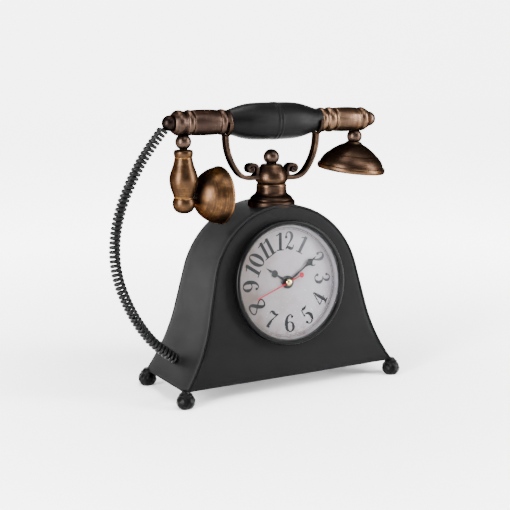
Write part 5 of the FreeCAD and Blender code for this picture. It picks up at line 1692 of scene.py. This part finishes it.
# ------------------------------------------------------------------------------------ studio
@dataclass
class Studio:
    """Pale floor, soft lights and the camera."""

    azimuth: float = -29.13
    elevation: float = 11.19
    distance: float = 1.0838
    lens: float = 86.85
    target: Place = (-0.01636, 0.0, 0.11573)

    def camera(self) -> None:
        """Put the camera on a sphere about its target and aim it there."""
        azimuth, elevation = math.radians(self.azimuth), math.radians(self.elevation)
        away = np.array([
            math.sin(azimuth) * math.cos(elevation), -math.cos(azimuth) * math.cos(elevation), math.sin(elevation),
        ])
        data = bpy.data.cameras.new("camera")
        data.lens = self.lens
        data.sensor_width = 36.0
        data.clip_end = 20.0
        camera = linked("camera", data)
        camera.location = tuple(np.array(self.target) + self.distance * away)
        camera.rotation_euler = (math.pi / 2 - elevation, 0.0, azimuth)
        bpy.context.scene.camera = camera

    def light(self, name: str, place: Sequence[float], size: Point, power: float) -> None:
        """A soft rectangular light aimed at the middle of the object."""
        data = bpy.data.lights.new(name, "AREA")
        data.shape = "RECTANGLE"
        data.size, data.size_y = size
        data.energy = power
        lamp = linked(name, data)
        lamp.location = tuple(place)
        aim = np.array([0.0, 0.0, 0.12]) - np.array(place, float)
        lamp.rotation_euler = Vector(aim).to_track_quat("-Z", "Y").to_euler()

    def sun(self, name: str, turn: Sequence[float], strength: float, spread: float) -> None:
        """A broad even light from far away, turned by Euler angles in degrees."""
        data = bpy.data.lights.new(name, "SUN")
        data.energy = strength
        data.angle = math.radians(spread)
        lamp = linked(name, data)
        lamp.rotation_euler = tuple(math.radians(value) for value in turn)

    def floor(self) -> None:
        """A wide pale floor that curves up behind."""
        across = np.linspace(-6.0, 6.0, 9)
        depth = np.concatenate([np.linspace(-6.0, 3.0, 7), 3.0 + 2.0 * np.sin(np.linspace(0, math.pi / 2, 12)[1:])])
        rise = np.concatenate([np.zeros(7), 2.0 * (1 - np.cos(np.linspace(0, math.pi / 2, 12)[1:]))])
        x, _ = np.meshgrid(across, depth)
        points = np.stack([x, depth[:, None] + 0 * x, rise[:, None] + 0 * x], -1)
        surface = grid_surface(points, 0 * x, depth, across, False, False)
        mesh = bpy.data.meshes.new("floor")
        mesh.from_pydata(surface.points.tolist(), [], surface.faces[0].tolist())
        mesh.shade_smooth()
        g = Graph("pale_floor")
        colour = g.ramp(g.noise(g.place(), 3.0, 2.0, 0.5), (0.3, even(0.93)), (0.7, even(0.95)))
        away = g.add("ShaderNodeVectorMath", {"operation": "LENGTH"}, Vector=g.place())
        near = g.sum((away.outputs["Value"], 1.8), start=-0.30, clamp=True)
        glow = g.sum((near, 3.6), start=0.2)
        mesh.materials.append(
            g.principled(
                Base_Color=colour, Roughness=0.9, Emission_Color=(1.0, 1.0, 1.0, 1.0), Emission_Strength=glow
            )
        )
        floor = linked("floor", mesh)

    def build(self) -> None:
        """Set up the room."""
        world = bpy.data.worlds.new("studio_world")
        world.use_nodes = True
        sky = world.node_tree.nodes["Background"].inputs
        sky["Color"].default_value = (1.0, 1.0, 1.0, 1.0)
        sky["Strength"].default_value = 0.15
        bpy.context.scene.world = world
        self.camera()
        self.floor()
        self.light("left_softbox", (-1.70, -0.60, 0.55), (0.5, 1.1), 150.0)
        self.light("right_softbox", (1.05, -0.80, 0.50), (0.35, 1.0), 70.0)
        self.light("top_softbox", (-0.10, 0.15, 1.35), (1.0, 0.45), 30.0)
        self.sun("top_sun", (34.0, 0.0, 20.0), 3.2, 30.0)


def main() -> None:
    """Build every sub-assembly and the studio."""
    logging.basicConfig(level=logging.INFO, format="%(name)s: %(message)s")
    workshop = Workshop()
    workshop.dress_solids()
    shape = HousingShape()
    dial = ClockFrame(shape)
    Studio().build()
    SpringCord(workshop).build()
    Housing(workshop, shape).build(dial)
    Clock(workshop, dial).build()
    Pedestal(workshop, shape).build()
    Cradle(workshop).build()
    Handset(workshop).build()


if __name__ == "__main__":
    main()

********

Exercise requirements: Scan the lines for the string "scene". Pick out every line that has it.

The output:
Write part 5 of the FreeCAD and Blender code for this picture. It picks up at line 1692 of scene.py. This part finishes it.
        bpy.context.scene.camera = camera
        bpy.context.scene.world = world